WHAT YOU HAVE TO DO:
Every line from the one with "Turn this picture" to the one with "into a ball.", including those two, is to be copied exactly; all other lines of the entries below are left out.

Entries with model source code
---*---

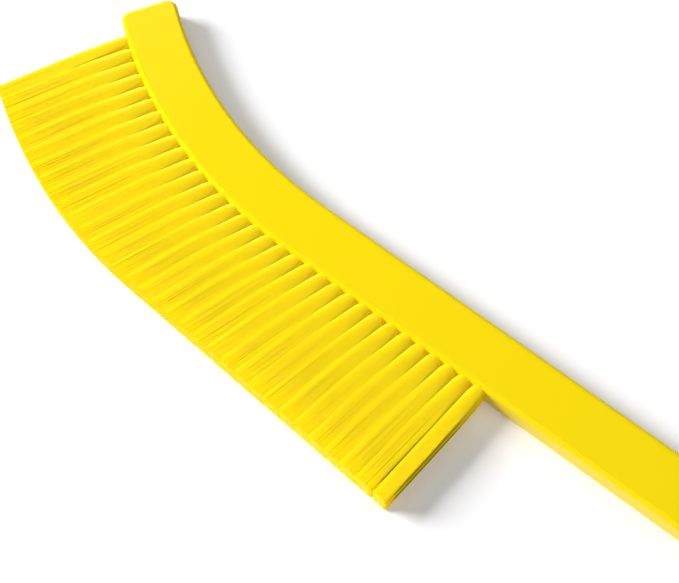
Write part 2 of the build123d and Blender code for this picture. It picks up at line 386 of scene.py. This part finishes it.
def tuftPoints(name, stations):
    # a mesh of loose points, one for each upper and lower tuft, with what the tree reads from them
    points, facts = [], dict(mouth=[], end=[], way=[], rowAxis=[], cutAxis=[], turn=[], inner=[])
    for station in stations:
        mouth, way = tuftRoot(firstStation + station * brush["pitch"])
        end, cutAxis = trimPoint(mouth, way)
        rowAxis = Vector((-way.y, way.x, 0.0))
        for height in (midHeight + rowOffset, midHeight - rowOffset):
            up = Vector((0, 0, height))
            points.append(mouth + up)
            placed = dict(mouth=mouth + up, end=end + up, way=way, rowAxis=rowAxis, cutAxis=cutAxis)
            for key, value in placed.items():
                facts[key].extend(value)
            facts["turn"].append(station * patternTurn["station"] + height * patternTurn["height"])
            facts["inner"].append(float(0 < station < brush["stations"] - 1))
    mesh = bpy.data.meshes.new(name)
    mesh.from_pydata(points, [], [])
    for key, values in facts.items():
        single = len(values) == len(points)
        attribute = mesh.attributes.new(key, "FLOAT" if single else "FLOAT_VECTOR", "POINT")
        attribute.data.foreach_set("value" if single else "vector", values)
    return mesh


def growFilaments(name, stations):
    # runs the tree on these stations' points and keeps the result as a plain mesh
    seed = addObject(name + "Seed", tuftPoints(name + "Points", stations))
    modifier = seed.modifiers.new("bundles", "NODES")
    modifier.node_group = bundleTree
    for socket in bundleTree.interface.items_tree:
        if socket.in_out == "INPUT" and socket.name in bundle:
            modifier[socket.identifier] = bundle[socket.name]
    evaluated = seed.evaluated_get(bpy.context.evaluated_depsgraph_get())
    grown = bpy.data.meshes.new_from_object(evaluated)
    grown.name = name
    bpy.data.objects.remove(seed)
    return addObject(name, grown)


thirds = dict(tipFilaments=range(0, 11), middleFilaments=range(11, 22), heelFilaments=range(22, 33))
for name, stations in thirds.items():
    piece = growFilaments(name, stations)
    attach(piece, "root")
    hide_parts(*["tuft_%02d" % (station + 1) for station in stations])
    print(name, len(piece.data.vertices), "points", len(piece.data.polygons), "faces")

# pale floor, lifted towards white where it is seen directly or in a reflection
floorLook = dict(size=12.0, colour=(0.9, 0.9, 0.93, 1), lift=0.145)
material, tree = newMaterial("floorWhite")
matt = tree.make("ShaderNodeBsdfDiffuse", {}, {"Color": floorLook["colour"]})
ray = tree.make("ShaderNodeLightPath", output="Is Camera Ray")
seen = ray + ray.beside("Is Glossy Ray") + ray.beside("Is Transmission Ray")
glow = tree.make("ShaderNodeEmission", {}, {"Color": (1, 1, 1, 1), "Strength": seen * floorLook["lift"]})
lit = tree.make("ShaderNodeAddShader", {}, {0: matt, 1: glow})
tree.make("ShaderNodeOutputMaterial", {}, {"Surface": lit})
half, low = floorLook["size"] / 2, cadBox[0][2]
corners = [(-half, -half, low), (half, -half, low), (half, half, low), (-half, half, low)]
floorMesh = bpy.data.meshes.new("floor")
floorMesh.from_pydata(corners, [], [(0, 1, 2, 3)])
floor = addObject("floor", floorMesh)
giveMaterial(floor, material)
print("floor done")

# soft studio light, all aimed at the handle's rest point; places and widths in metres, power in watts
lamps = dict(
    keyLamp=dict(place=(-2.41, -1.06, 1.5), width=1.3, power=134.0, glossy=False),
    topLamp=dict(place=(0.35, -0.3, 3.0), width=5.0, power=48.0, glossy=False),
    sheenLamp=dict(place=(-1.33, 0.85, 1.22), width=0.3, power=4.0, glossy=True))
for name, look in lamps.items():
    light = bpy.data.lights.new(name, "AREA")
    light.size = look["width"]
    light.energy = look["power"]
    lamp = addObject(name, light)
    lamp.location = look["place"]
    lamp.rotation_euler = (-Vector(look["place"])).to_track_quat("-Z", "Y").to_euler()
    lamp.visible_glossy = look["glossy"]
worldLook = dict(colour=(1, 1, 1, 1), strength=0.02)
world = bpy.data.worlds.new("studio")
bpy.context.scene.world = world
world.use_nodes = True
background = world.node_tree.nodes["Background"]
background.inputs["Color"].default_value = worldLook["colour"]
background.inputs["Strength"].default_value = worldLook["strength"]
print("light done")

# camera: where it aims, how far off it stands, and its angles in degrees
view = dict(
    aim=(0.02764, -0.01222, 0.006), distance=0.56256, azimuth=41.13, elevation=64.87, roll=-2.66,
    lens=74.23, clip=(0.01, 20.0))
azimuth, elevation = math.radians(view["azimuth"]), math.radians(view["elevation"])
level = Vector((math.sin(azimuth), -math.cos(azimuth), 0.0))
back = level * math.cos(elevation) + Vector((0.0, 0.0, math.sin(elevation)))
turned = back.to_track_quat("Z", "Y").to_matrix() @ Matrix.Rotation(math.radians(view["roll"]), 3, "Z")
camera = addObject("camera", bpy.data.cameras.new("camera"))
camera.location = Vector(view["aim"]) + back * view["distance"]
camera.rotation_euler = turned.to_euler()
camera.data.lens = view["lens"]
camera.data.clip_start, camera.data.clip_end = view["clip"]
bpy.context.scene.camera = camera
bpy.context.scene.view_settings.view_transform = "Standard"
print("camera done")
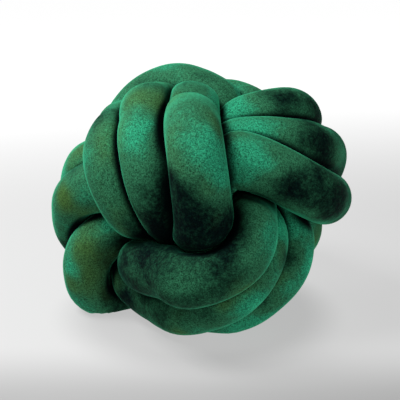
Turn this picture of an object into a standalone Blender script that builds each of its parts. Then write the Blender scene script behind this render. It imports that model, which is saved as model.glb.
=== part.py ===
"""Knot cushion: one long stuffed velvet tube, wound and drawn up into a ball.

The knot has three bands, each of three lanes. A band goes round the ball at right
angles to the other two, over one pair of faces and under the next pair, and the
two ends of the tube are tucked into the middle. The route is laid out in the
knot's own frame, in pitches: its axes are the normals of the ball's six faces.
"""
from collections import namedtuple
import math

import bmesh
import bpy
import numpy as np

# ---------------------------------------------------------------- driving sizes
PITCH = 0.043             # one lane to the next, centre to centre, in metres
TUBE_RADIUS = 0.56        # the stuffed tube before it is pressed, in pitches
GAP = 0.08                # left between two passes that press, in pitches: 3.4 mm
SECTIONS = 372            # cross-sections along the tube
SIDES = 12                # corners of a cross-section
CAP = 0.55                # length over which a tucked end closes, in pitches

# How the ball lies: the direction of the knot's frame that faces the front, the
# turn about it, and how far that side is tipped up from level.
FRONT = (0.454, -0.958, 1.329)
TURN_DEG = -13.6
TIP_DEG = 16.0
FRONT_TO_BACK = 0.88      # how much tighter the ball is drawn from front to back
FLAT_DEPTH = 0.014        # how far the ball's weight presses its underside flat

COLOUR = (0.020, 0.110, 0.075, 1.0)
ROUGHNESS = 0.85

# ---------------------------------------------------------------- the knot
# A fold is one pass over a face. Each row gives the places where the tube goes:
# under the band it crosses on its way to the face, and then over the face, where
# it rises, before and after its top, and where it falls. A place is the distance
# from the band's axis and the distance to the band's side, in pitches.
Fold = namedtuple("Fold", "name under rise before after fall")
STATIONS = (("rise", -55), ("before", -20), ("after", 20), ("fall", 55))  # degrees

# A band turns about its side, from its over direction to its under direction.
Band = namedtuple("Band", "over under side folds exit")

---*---

ANSWER TO THIS EXERCISE:
Turn this picture of an object into a standalone Blender script that builds each of its parts. Then write the Blender scene script behind this render. It imports that model, which is saved as model.glb.
=== part.py ===
"""Knot cushion: one long stuffed velvet tube, wound and drawn up into a ball.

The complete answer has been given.